- _Exercise details_
Copy out all the data, word for word.

Lines of data
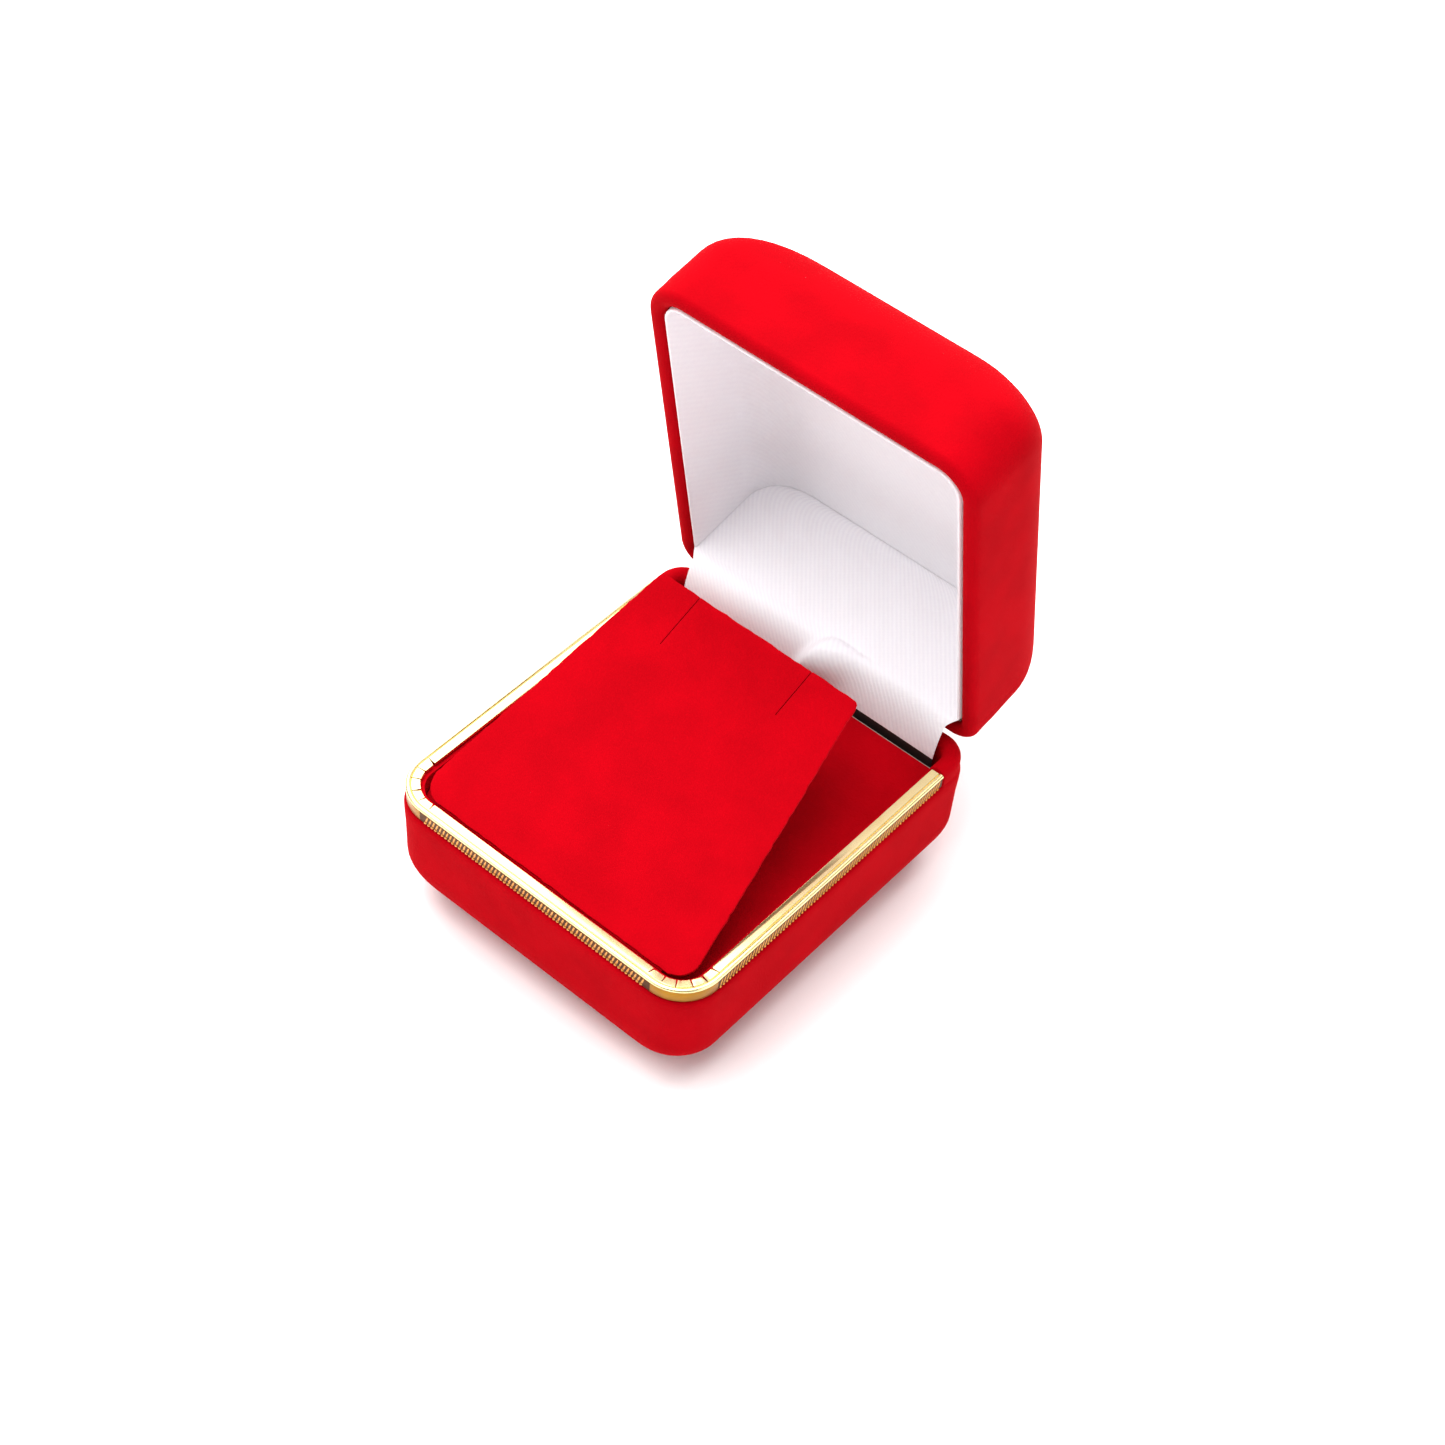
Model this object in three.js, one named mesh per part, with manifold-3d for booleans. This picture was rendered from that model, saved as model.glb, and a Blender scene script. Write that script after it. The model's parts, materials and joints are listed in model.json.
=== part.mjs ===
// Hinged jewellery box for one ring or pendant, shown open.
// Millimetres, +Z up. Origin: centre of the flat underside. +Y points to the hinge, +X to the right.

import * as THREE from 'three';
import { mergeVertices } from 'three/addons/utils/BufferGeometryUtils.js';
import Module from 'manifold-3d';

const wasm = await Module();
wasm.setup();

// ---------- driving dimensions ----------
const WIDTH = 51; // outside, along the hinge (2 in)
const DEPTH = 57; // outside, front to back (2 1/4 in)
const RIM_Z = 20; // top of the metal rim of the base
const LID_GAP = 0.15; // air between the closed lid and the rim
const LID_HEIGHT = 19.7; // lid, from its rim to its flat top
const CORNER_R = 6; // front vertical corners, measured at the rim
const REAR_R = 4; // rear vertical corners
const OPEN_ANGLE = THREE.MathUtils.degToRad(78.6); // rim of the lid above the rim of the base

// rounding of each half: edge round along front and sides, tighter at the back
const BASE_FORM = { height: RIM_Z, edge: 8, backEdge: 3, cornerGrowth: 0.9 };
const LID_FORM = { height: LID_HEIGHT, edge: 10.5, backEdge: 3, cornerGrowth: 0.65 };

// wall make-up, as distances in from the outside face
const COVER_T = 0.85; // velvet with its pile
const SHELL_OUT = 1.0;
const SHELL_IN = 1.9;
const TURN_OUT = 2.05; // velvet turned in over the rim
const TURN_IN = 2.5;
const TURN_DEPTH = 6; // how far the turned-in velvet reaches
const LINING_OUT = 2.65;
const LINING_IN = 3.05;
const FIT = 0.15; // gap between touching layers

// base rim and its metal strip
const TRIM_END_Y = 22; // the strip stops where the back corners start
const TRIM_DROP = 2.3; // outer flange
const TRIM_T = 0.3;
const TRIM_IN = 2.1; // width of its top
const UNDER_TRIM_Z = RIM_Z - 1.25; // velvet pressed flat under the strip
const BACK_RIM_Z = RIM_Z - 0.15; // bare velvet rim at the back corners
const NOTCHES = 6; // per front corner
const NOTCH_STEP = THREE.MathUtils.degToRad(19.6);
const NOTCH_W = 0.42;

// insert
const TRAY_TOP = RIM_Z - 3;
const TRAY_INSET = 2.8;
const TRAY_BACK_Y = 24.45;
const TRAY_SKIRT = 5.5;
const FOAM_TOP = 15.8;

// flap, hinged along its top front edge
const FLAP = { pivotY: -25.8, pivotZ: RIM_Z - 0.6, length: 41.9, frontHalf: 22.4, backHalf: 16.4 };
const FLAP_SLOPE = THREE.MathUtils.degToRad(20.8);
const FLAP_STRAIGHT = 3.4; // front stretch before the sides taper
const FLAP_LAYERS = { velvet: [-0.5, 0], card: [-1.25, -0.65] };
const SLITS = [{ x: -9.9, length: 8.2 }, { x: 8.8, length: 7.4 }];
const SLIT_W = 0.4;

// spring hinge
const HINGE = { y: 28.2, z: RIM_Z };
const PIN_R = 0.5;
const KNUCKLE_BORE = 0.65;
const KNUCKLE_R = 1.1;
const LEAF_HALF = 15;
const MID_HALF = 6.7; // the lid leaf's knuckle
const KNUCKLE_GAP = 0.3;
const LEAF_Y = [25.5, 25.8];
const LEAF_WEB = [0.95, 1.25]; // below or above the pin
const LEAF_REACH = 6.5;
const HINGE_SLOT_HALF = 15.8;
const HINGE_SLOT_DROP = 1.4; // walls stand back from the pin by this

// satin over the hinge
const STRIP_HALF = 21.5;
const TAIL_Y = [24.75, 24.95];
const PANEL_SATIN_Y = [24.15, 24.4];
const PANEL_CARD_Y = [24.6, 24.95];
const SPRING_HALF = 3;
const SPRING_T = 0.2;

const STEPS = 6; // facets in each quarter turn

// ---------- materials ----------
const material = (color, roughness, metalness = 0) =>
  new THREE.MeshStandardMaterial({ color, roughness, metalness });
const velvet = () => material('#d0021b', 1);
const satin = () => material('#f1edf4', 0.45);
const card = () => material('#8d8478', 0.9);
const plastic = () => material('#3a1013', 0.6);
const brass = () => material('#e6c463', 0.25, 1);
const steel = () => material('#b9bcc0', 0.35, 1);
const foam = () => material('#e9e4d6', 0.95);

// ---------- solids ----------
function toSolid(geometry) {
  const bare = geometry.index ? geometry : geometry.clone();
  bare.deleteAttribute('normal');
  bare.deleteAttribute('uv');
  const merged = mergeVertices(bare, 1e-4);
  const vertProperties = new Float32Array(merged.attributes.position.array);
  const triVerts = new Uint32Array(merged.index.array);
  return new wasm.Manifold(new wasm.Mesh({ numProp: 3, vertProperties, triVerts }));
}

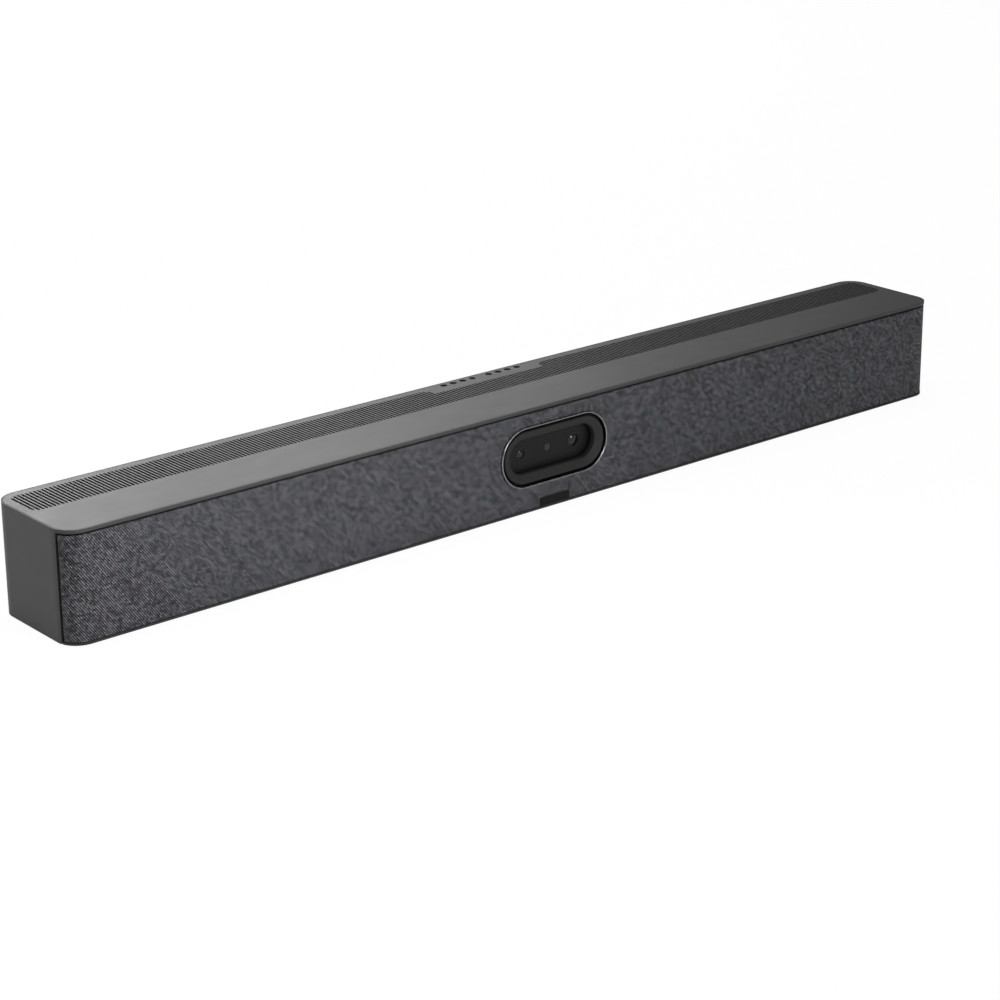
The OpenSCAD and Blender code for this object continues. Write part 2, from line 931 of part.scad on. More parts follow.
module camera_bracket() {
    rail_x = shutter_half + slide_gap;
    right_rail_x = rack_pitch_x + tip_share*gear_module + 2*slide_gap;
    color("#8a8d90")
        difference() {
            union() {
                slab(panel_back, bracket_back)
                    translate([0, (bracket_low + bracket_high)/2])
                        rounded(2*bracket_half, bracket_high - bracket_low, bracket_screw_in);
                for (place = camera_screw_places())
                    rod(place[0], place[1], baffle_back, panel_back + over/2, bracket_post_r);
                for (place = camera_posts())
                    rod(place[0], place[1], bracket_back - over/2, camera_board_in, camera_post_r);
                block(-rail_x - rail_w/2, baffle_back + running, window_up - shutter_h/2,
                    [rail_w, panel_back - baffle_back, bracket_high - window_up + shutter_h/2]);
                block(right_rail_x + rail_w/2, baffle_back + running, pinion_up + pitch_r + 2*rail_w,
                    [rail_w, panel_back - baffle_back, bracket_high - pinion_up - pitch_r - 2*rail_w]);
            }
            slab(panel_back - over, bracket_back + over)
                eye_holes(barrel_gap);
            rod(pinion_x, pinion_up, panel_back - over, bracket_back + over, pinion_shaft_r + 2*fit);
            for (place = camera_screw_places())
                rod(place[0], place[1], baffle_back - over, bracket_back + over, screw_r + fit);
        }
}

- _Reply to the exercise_
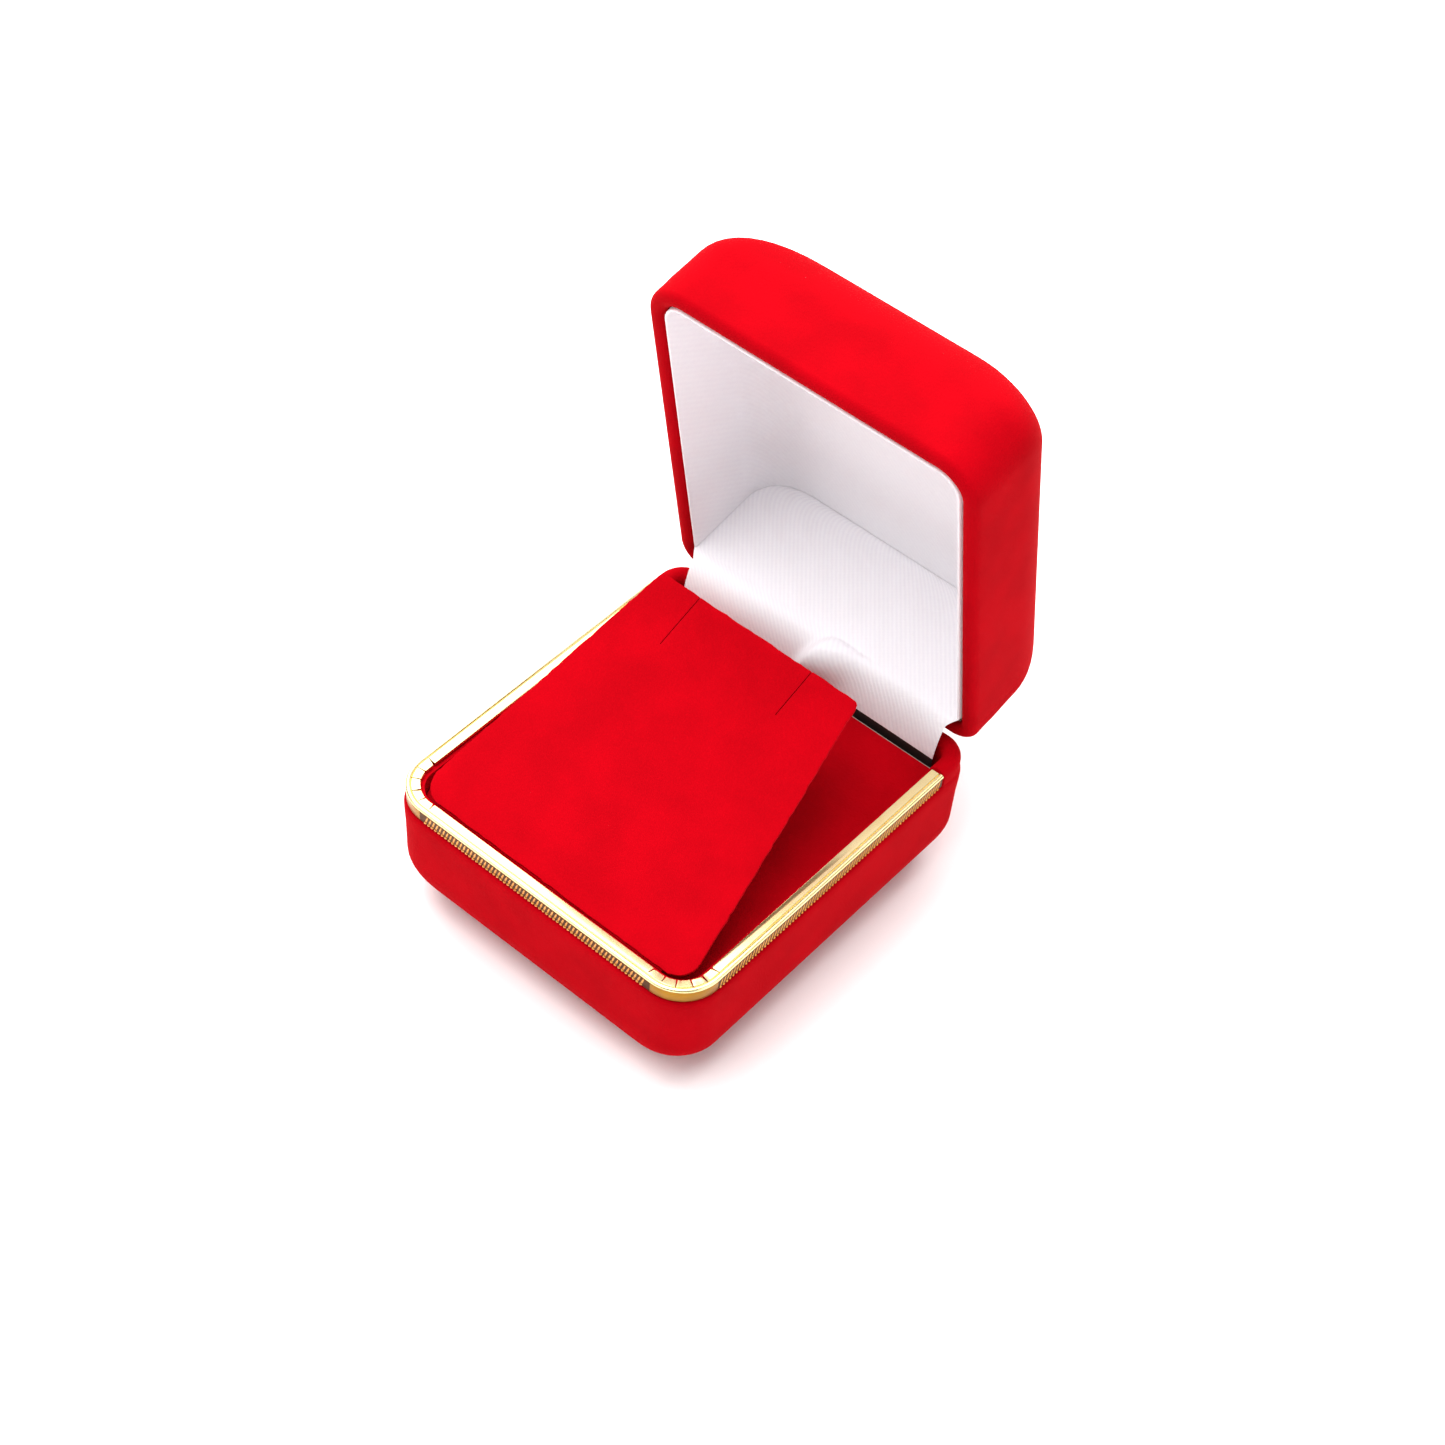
Model this object in three.js, one named mesh per part, with manifold-3d for booleans. This picture was rendered from that model, saved as model.glb, and a Blender scene script. Write that script after it. The model's parts, materials and joints are listed in model.json.
=== part.mjs ===
// Hinged jewellery box for one ring or pendant, shown open.
// Millimetres, +Z up. Origin: centre of the flat underside. +Y points to the hinge, +X to the right.

import * as THREE from 'three';
import { mergeVertices } from 'three/addons/utils/BufferGeometryUtils.js';
import Module from 'manifold-3d';

const wasm = await Module();
wasm.setup();

// ---------- driving dimensions ----------
const WIDTH = 51; // outside, along the hinge (2 in)
const DEPTH = 57; // outside, front to back (2 1/4 in)
const RIM_Z = 20; // top of the metal rim of the base
const LID_GAP = 0.15; // air between the closed lid and the rim
const LID_HEIGHT = 19.7; // lid, from its rim to its flat top
const CORNER_R = 6; // front vertical corners, measured at the rim
const REAR_R = 4; // rear vertical corners
const OPEN_ANGLE = THREE.MathUtils.degToRad(78.6); // rim of the lid above the rim of the base

// rounding of each half: edge round along front and sides, tighter at the back
const BASE_FORM = { height: RIM_Z, edge: 8, backEdge: 3, cornerGrowth: 0.9 };
const LID_FORM = { height: LID_HEIGHT, edge: 10.5, backEdge: 3, cornerGrowth: 0.65 };

// wall make-up, as distances in from the outside face
const COVER_T = 0.85; // velvet with its pile
const SHELL_OUT = 1.0;
const SHELL_IN = 1.9;
const TURN_OUT = 2.05; // velvet turned in over the rim
const TURN_IN = 2.5;
const TURN_DEPTH = 6; // how far the turned-in velvet reaches
const LINING_OUT = 2.65;
const LINING_IN = 3.05;
const FIT = 0.15; // gap between touching layers

// base rim and its metal strip
const TRIM_END_Y = 22; // the strip stops where the back corners start
const TRIM_DROP = 2.3; // outer flange
const TRIM_T = 0.3;
const TRIM_IN = 2.1; // width of its top
const UNDER_TRIM_Z = RIM_Z - 1.25; // velvet pressed flat under the strip
const BACK_RIM_Z = RIM_Z - 0.15; // bare velvet rim at the back corners
const NOTCHES = 6; // per front corner
const NOTCH_STEP = THREE.MathUtils.degToRad(19.6);
const NOTCH_W = 0.42;

// insert
const TRAY_TOP = RIM_Z - 3;
const TRAY_INSET = 2.8;
const TRAY_BACK_Y = 24.45;
const TRAY_SKIRT = 5.5;
const FOAM_TOP = 15.8;

// flap, hinged along its top front edge
const FLAP = { pivotY: -25.8, pivotZ: RIM_Z - 0.6, length: 41.9, frontHalf: 22.4, backHalf: 16.4 };
const FLAP_SLOPE = THREE.MathUtils.degToRad(20.8);
const FLAP_STRAIGHT = 3.4; // front stretch before the sides taper
const FLAP_LAYERS = { velvet: [-0.5, 0], card: [-1.25, -0.65] };
const SLITS = [{ x: -9.9, length: 8.2 }, { x: 8.8, length: 7.4 }];
const SLIT_W = 0.4;

// spring hinge
const HINGE = { y: 28.2, z: RIM_Z };
const PIN_R = 0.5;
const KNUCKLE_BORE = 0.65;
const KNUCKLE_R = 1.1;
const LEAF_HALF = 15;
const MID_HALF = 6.7; // the lid leaf's knuckle
const KNUCKLE_GAP = 0.3;
const LEAF_Y = [25.5, 25.8];
const LEAF_WEB = [0.95, 1.25]; // below or above the pin
const LEAF_REACH = 6.5;
const HINGE_SLOT_HALF = 15.8;
const HINGE_SLOT_DROP = 1.4; // walls stand back from the pin by this

// satin over the hinge
const STRIP_HALF = 21.5;
const TAIL_Y = [24.75, 24.95];
const PANEL_SATIN_Y = [24.15, 24.4];
const PANEL_CARD_Y = [24.6, 24.95];
const SPRING_HALF = 3;
const SPRING_T = 0.2;

const STEPS = 6; // facets in each quarter turn

// ---------- materials ----------
const material = (color, roughness, metalness = 0) =>
  new THREE.MeshStandardMaterial({ color, roughness, metalness });
const velvet = () => material('#d0021b', 1);
const satin = () => material('#f1edf4', 0.45);
const card = () => material('#8d8478', 0.9);
const plastic = () => material('#3a1013', 0.6);
const brass = () => material('#e6c463', 0.25, 1);
const steel = () => material('#b9bcc0', 0.35, 1);
const foam = () => material('#e9e4d6', 0.95);

// ---------- solids ----------
function toSolid(geometry) {
  const bare = geometry.index ? geometry : geometry.clone();
  bare.deleteAttribute('normal');
  bare.deleteAttribute('uv');
  const merged = mergeVertices(bare, 1e-4);
  const vertProperties = new Float32Array(merged.attributes.position.array);
  const triVerts = new Uint32Array(merged.index.array);
  return new wasm.Manifold(new wasm.Mesh({ numProp: 3, vertProperties, triVerts }));
}

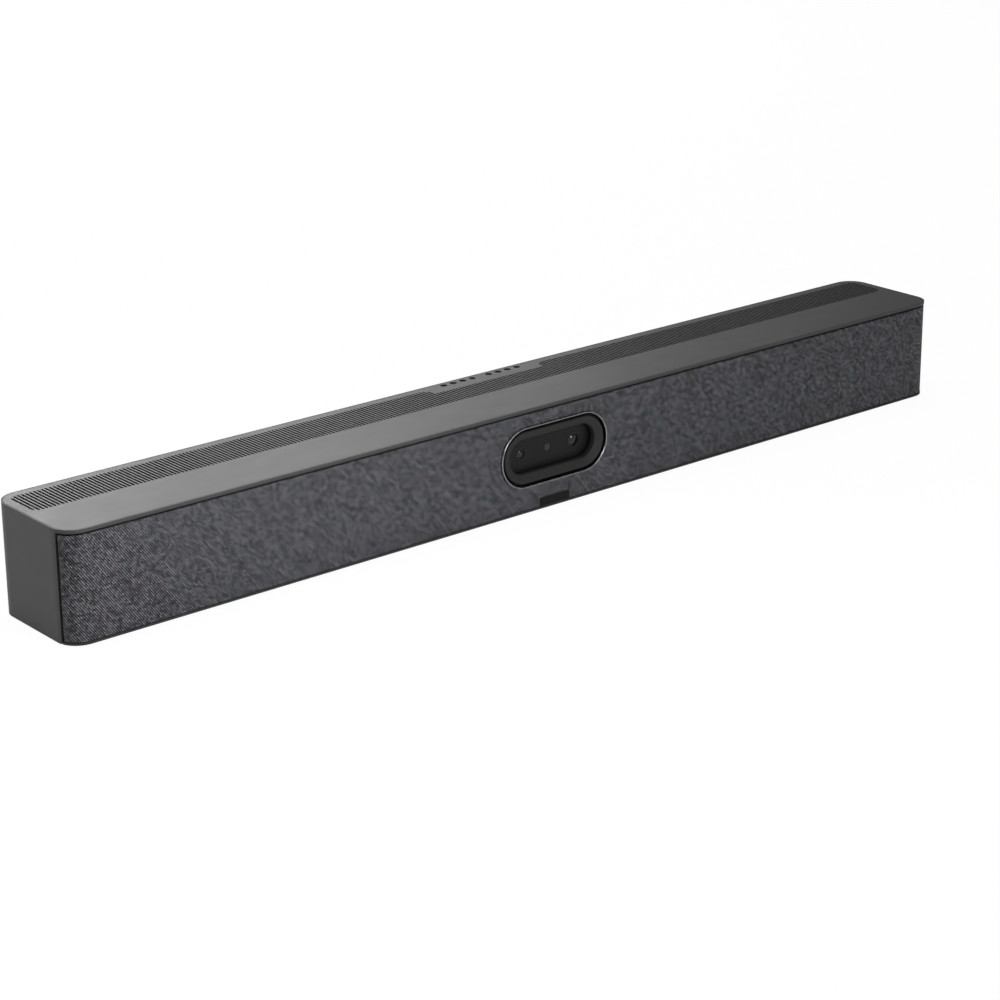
The OpenSCAD and Blender code for this object continues. Write part 2, from line 931 of part.scad on. More parts follow.
module camera_bracket() {
    rail_x = shutter_half + slide_gap;
    right_rail_x = rack_pitch_x + tip_share*gear_module + 2*slide_gap;
    color("#8a8d90")
        difference() {
            union() {
                slab(panel_back, bracket_back)
                    translate([0, (bracket_low + bracket_high)/2])
                        rounded(2*bracket_half, bracket_high - bracket_low, bracket_screw_in);
                for (place = camera_screw_places())
                    rod(place[0], place[1], baffle_back, panel_back + over/2, bracket_post_r);
                for (place = camera_posts())
                    rod(place[0], place[1], bracket_back - over/2, camera_board_in, camera_post_r);
                block(-rail_x - rail_w/2, baffle_back + running, window_up - shutter_h/2,
                    [rail_w, panel_back - baffle_back, bracket_high - window_up + shutter_h/2]);
                block(right_rail_x + rail_w/2, baffle_back + running, pinion_up + pitch_r + 2*rail_w,
                    [rail_w, panel_back - baffle_back, bracket_high - pinion_up - pitch_r - 2*rail_w]);
            }
            slab(panel_back - over, bracket_back + over)
                eye_holes(barrel_gap);
            rod(pinion_x, pinion_up, panel_back - over, bracket_back + over, pinion_shaft_r + 2*fit);
            for (place = camera_screw_places())
                rod(place[0], place[1], baffle_back - over, bracket_back + over, screw_r + fit);
        }
}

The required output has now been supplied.